The response by U.S. presidential candidates to the violent and deadly attacks on Brussels airport and a subway station underscored their varied approaches to handling terrorist threats and attacks internationally.
Trump said the "U.S. must be vigilant and smart" and said on the Today show that he wasn't against using waterboarding to get information out of Paris attack suspect Salah Abdeslam.
He also said he'd react to the Brussels attacks as president by being "very, very tough on the borders."
Trump, the GOP front-runner, said in a live interview with the TODAY show on Tuesday that "Brussels is a total mess."

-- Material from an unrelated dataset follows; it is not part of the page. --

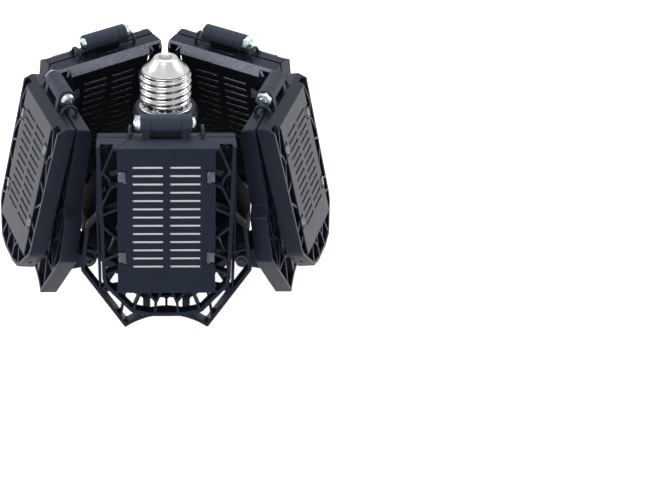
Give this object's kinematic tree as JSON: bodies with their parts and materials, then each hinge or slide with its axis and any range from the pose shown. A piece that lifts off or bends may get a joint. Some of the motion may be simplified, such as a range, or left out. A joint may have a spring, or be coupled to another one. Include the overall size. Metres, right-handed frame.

"They're just a city that used to be one of the finest and one of the most beautiful and one of the safest cities in the world," he said. "And now it's a catastrophic, very dangerous city where the police have very little control."
He said if he were president he would use any necessary technique to pull out information from Abdeslam, who was arrested in Brussels last week for his role in the November terror attacks in Paris.
"Frankly, the waterboarding, if it was up to me, and if we changed the laws or had the laws, waterboarding would be fine,'' he said. "If they could expand the laws, I would do a lot more than waterboarding. You have to get the information from these people.
Hillary Clinton, the democratic front-runner, said in a phone interview on the Today Show that "we've got to tighten our security," but "it is unrealistic to say we're going to completely shut down our borders to everyone."
She said that type of response would stop commerce and "that's not in anybody's interest."